WORK REQUIRED: Repeat exactly the lines of the entries below from the one with "for group in" through the one with "before = set(bpy.data.objects)", both ends included, and nothing else.

DATA RECORDS:
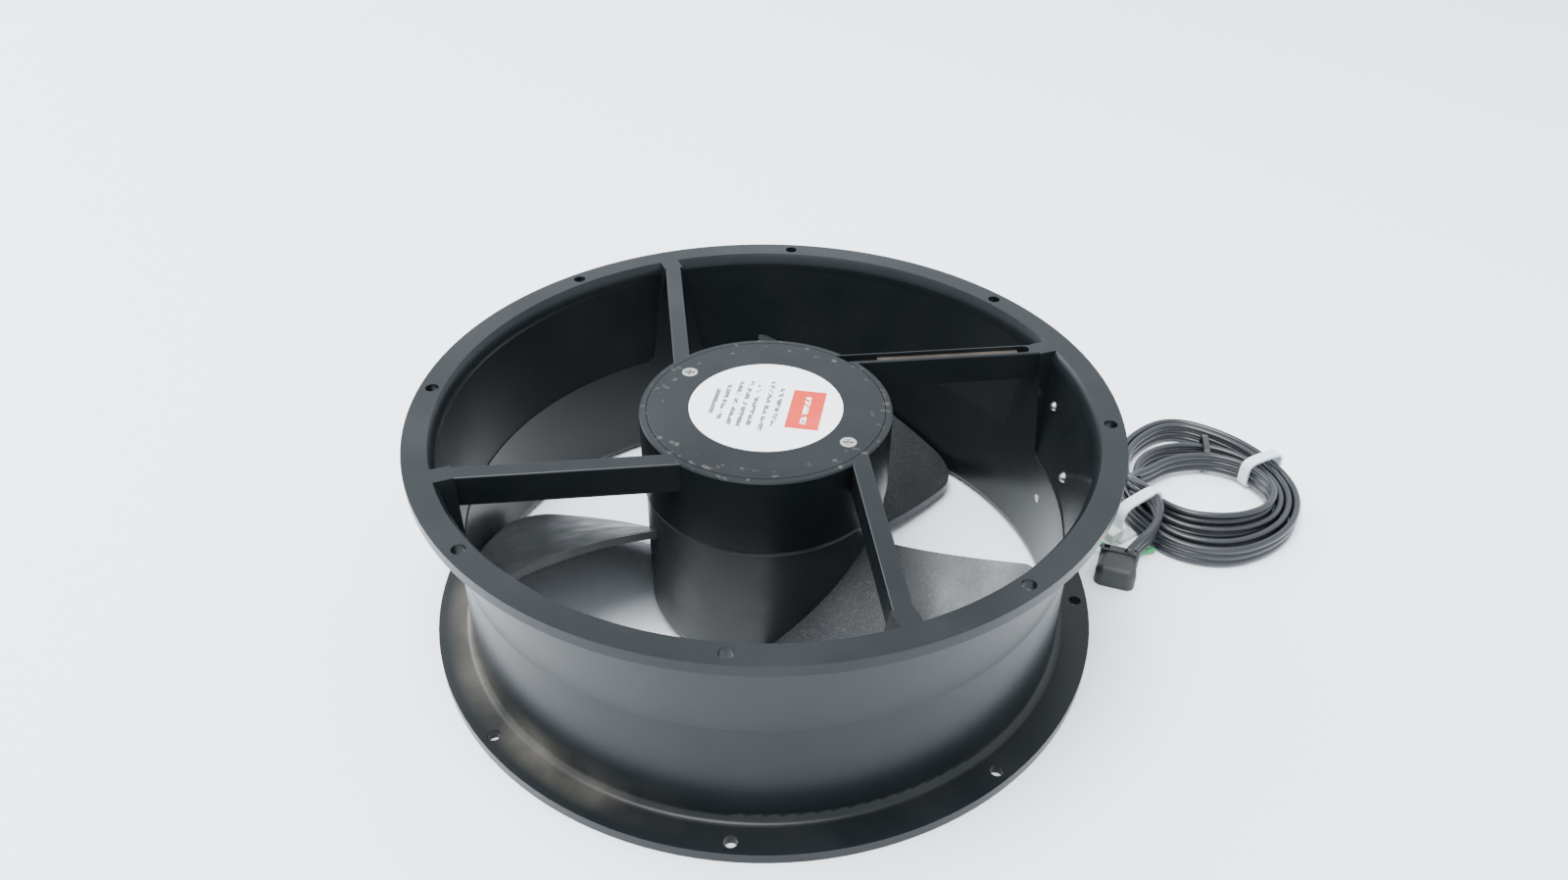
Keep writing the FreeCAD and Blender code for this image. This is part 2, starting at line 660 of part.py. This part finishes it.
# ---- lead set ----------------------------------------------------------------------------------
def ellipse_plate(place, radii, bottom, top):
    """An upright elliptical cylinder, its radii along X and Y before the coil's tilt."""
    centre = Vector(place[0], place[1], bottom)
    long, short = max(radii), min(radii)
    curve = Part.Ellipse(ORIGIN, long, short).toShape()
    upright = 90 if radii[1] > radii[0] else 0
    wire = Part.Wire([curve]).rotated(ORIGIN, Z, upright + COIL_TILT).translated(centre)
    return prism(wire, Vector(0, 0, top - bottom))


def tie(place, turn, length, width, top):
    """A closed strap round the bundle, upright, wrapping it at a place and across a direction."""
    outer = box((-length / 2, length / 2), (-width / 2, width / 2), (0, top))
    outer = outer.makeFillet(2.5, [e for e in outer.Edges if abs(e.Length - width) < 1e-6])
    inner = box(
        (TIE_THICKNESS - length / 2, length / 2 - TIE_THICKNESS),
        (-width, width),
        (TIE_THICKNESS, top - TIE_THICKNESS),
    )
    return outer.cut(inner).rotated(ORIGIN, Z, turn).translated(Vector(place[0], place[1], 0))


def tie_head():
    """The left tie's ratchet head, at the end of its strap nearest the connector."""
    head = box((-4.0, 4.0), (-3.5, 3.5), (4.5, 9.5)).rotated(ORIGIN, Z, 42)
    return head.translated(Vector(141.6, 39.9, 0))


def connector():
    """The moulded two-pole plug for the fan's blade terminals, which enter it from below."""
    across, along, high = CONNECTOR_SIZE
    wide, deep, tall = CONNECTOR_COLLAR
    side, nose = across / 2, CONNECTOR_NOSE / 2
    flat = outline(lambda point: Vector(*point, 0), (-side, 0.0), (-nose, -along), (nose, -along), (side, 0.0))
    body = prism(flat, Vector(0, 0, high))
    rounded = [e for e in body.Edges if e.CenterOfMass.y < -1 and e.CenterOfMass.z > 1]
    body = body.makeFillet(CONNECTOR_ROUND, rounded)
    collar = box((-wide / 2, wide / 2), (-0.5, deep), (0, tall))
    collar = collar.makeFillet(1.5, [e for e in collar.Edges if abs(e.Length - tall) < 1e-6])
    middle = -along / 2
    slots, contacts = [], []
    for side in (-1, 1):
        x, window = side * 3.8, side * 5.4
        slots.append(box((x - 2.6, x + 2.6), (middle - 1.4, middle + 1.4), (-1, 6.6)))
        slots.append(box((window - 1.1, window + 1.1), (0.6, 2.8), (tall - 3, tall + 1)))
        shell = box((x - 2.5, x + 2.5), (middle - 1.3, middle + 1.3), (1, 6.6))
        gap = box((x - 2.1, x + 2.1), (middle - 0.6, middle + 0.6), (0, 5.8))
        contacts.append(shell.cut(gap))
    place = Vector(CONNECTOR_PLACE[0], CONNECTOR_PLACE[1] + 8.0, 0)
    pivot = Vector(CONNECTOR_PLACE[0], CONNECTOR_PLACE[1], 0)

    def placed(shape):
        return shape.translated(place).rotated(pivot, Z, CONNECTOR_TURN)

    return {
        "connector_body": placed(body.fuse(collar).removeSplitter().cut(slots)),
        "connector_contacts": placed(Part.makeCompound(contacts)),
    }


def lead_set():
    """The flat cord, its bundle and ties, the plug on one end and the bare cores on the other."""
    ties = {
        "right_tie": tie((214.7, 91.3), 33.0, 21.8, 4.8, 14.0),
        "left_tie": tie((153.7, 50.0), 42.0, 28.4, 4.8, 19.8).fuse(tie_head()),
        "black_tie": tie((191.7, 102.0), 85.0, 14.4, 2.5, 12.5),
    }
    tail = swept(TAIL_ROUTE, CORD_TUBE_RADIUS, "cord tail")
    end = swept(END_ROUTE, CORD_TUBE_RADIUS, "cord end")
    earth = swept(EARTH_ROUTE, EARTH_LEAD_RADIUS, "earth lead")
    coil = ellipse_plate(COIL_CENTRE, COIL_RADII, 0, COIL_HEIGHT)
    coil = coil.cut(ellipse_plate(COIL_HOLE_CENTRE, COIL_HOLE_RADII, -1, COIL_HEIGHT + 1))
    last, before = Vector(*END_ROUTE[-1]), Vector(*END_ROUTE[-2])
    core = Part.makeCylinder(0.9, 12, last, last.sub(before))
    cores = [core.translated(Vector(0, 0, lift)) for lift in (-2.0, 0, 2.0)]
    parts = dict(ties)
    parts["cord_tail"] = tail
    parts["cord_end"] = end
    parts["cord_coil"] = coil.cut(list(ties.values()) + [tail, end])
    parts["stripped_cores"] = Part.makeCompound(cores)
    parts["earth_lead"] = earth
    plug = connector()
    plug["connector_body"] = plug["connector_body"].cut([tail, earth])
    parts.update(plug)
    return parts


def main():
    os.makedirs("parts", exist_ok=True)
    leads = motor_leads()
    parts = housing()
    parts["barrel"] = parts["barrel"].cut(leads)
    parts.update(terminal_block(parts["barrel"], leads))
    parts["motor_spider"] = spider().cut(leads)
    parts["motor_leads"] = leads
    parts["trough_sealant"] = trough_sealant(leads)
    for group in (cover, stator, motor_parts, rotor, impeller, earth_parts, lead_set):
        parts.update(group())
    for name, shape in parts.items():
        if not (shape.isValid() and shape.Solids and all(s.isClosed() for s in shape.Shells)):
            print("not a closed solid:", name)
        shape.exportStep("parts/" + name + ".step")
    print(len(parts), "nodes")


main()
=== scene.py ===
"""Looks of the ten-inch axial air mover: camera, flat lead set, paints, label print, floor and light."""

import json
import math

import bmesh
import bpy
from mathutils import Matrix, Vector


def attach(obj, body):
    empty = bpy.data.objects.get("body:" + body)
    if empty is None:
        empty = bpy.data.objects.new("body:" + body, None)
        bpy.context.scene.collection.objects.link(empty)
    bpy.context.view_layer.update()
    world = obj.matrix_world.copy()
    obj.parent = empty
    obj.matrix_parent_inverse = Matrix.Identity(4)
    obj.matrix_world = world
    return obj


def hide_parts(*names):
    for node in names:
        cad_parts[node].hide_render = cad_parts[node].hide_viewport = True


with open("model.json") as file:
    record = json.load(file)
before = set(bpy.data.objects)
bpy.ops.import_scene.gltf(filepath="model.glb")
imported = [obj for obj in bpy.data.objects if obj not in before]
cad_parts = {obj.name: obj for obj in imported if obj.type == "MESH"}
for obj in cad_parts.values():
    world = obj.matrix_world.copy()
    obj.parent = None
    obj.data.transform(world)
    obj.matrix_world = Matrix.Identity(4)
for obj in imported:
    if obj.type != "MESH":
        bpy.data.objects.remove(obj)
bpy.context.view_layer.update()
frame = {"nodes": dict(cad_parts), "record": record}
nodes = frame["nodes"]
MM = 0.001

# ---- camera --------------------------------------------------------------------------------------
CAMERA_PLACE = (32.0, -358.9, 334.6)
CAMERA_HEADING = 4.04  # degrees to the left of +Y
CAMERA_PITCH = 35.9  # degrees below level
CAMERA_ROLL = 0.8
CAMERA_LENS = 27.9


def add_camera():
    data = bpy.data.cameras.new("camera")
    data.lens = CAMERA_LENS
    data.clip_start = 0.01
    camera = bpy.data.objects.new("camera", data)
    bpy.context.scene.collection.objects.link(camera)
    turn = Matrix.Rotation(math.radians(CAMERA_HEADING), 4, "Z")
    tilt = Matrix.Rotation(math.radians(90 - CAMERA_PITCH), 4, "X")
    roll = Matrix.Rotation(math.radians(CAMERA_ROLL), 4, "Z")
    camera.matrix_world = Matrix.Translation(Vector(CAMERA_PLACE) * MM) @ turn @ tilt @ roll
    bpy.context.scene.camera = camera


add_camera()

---

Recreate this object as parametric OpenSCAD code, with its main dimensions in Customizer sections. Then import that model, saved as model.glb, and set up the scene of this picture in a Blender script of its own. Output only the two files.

SOLUTION TO THIS EXERCISE:
    for group in (cover, stator, motor_parts, rotor, impeller, earth_parts, lead_set):
        parts.update(group())
    for name, shape in parts.items():
        if not (shape.isValid() and shape.Solids and all(s.isClosed() for s in shape.Shells)):
            print("not a closed solid:", name)
        shape.exportStep("parts/" + name + ".step")
    print(len(parts), "nodes")


main()
=== scene.py ===
"""Looks of the ten-inch axial air mover: camera, flat lead set, paints, label print, floor and light."""

import json
import math

import bmesh
import bpy
from mathutils import Matrix, Vector


def attach(obj, body):
    empty = bpy.data.objects.get("body:" + body)
    if empty is None:
        empty = bpy.data.objects.new("body:" + body, None)
        bpy.context.scene.collection.objects.link(empty)
    bpy.context.view_layer.update()
    world = obj.matrix_world.copy()
    obj.parent = empty
    obj.matrix_parent_inverse = Matrix.Identity(4)
    obj.matrix_world = world
    return obj


def hide_parts(*names):
    for node in names:
        cad_parts[node].hide_render = cad_parts[node].hide_viewport = True


with open("model.json") as file:
    record = json.load(file)
before = set(bpy.data.objects)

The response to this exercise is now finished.